Structural Change Over Symbolism
Panels and mentoring are useful, but they don’t fix broken systems. Inclusion means rewriting recruitment processes, offering flexible career paths, and ensuring psychological safety across all roles.
Intersectionality in Practice
Gender is just one lens. True inclusion means examining how identity, background, ability, neurodivergence, caregiving status, and more intersect to affect opportunity. The goal isn’t representation for optics, it’s equity in outcomes.
Why This Matters Now More Than Ever
Cybersecurity has never been more mission-critical. As we face escalating ransomware attacks, AI-generated threats, and increasingly complex regulations, like NIS 2 and DORA, we need people who can think differently, act quickly, and collaborate across disciplines.
Inclusion isn’t a social campaign. It’s a resilience strategy.
If we want to build security cultures that work, cultures where employees report incidents, follow policies, and care about protection, we need inclusive environments that people want to be part of. Environments where voices are heard, contributions are recognised, and leadership is diverse in thought and experience.
Because here’s the truth: inclusion is infrastructure. Without it, everything we build sits on shaky ground.
Fix the System, Not the People
We’ve asked women and other marginalised professionals to adapt to cybersecurity, to fit into systems never designed with them in mind. It hasn’t worked. The numbers prove it. The stories reinforce it. And the talent gap widens because of it.

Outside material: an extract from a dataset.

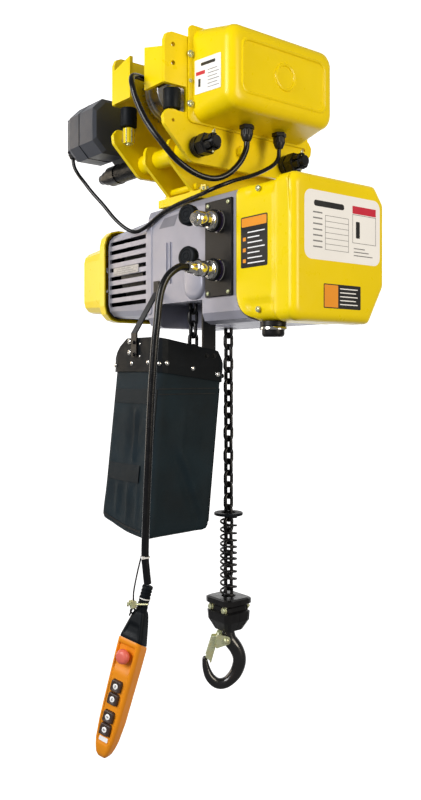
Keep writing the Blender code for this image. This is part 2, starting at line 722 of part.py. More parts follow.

It’s time to reverse the lens. Organisations must adapt to the talent they want to retain. That means:
- Embedding inclusion into every stage of the employee lifecycle
- Holding leaders accountable for equitable outcomes
- Investing in real structural change, not just awareness campaigns
If inclusion isn’t part of your risk strategy, your risk strategy is incomplete. And in an industry where threats evolve by the minute, that’s not just bad optics: it’s bad security.